Attorneys for Khalil said the memo proved the Trump administration was “targeting Mahmoud’s free speech rights about Palestine.”

“After a month of hiding the ball since Mahmoud’s late-night unjust arrest in New York and taking him away to a remote detention center in Louisiana, immigration authorities have finally admitted that they have no case whatsoever against him,” the attorneys, Marc Van Der Hout and Johnny Sinodis, said in a joint statement.

“There is not a single shred of proof that Mahmoud’s presence in America poses any threat,” they added.

A Department of Homeland Security spokesperson, Tricia McLaughlin, did not respond to questions about whether it had additional evidence against Khalil, writing in an emailed statement, “DHS did file evidence, but immigration court dockets are not available to the public.”

Khalil, a 30-year-old Palestinian by ethnicity who was born in Syria, was arrested March 8 in New York and taken to a detention center in Louisiana. He recently finished his coursework for a master's degree at Columbia’s school of international affairs. His wife, an American citizen, is due to give birth this month.

Khalil has adamantly rejected allegations of antisemitism, accusing the Trump administration in a letter sent from jail last month of “targeting me as part of a broader strategy to suppress dissent.”

“Knowing fully that this moment transcends my individual circumstances,” he added, “I hope nonetheless to be free to witness the birth of my first-born child.”

Though Rubio's memo references additional documents, including a “subject profile of Mahmoud Khalil” and letter from the Department Homeland Security, the government did not submit those documents to the immigration court, according to Khalil's lawyers.

The memo also calls for the deportation of a second lawful permanent resident, whose name is redacted in the filing.

The Trump administration has pulled billions of dollars in government funding from universities and their affiliated hospital systems in recent weeks as part of what it says is a campaign against antisemitism on college campuses, but which critics say is a crackdown on free speech.
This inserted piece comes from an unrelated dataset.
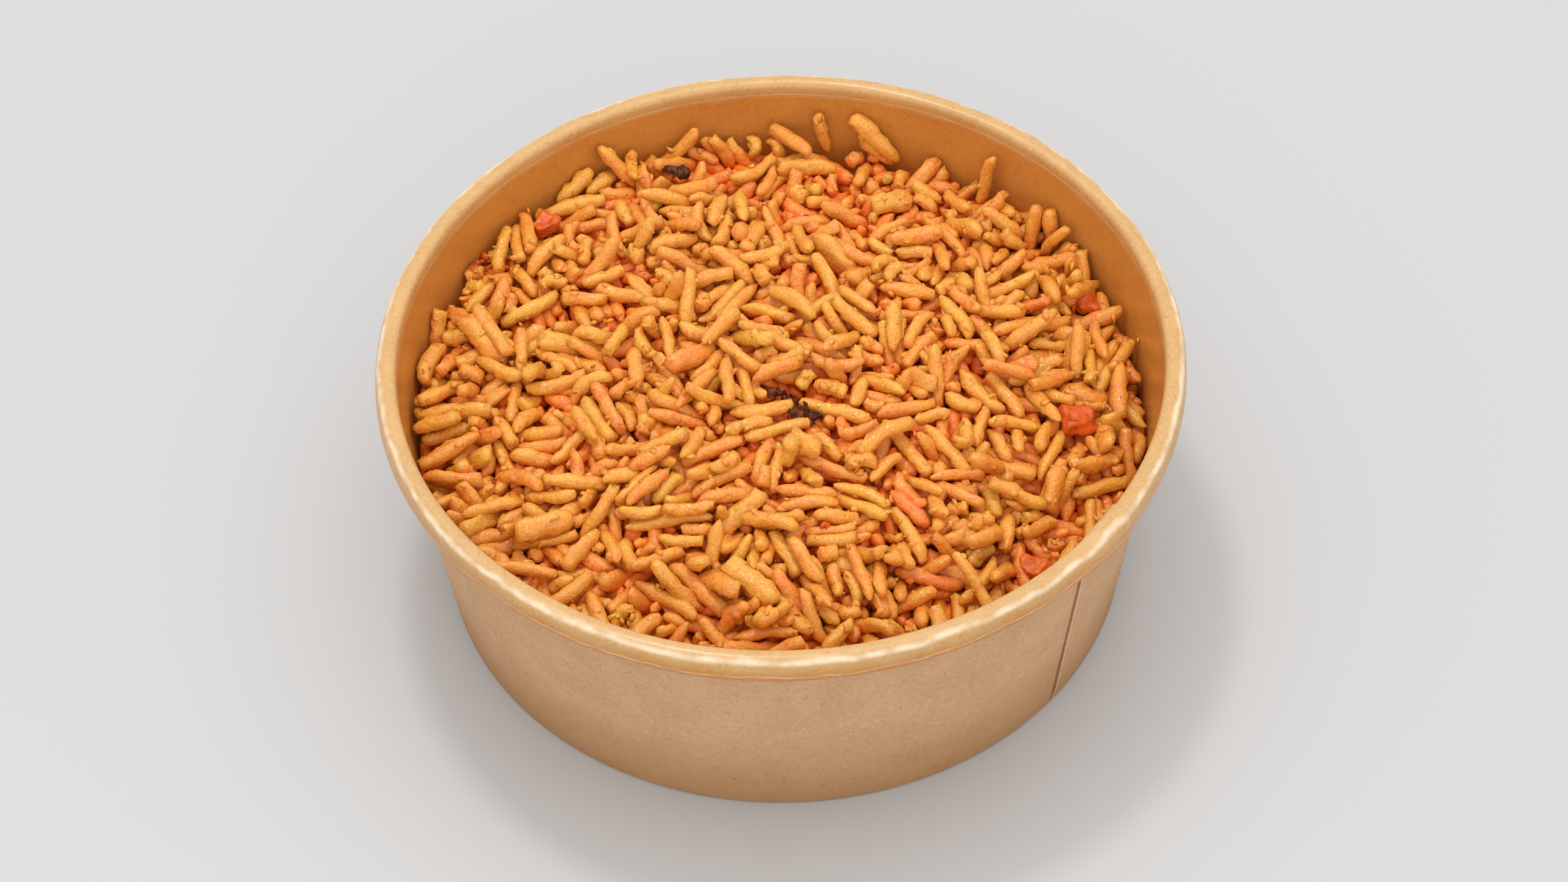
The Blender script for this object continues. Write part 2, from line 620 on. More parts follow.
def heights(x, y):
    """heap_height for arrays, read between the points of a grid."""
    gx = np.clip(x / GRID_STEP + GRID_HALF, 0, 2 * GRID_HALF - 1.001)
    gy = np.clip(y / GRID_STEP + GRID_HALF, 0, 2 * GRID_HALF - 1.001)
    i, j = gx.astype(int), gy.astype(int)
    u, v = gx - i, gy - j
    low = grid_height[i, j] * (1 - v) + grid_height[i, j + 1] * v
    high = grid_height[i + 1, j] * (1 - v) + grid_height[i + 1, j + 1] * v
    return low * (1 - u) + high * u


print("heap top in mm:", round(heap_height(0, 0) / MM, 1),
      "frame's rice reaches", round(rice_high.z / MM, 1))

# %% [markdown]
# ## A point of the photograph, on the heap
# Some grains stand out in the photograph: bright yellow ones, salmon ones, grains that lean on the wall.
# To lay one where it shows, a ray goes from the camera through its pixel, and the place is where the ray
# meets the heap, or the wall for the end of a grain that leans on it.

# %% From a pixel to the heap
MARKED_LIFT = 2.1 * MM
SUNK_LIFT = 0.2 * MM
LEAN_CLEAR = 1.6 * MM


def pixel_ray(px, py):
    """Direction from the camera through a pixel of the photograph."""
    across = (px - PHOTO_WIDTH / 2) / FOCAL_PIXELS
    down = (py - PHOTO_HEIGHT / 2) / FOCAL_PIXELS
    return (camera_right * across - camera_up * down - back).normalized()


def on_heap(px, py, lift=MARKED_LIFT):
    """Where the ray through a pixel meets the heap's surface, raised by lift."""
    ray = pixel_ray(px, py)
    z = HEAP_CROWN
    for _ in range(20):
        spot = camera_place + ray * ((z - camera_place.z) / ray.z)
        z = heap_height(spot.x, spot.y) + lift
    return spot


def on_wall(px, py):
    """Where the ray through a pixel meets the wall's inside, kept clear of it by a grain's half width."""
    ray = pixel_ray(px, py)
    z = HEAP_CROWN
    for _ in range(40):
        spot = camera_place + ray * ((z - camera_place.z) / ray.z)
        over = math.hypot(spot.x, spot.y) - (wall_inside(z) - LEAN_CLEAR)
        z += over * 0.6
    return spot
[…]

To get the money back, the administration has been telling universities to punish protesters and make other changes.

The U.S. government has also been revoking the visas of international students who criticized Israel or accused it of mistreating Palestinians.

At the time of Khalil's arrest, a Department of Homeland Security spokesperson accused Khalil of leading activities “aligned to Hamas,” referring to the militant group that attacked Israel on Oct. 7, 2023.

But the government has not produced any evidence linking Khalil to Hamas, and made no reference to the group in their most recent filing.

Meanwhile, lawyers for Yunseo Chung, 21, another Columbia student and lawful U.S. resident whom the Department of Homeland Security seeks to deport, included the Rubio letter as an exhibit in court papers filed late Thursday in Manhattan federal court.

The lawyers asked a judge to let them obtain documents from the government related to the targeting of their client, including any that reference her by name related to the State Department’s decision to move to deport her.

Chung, who was arrested on a misdemeanor charge at a recent sit-in at Barnard College protesting the expulsion of students who participated in pro-Palestinian activism, has been ordered freed while her legal challenge is pending.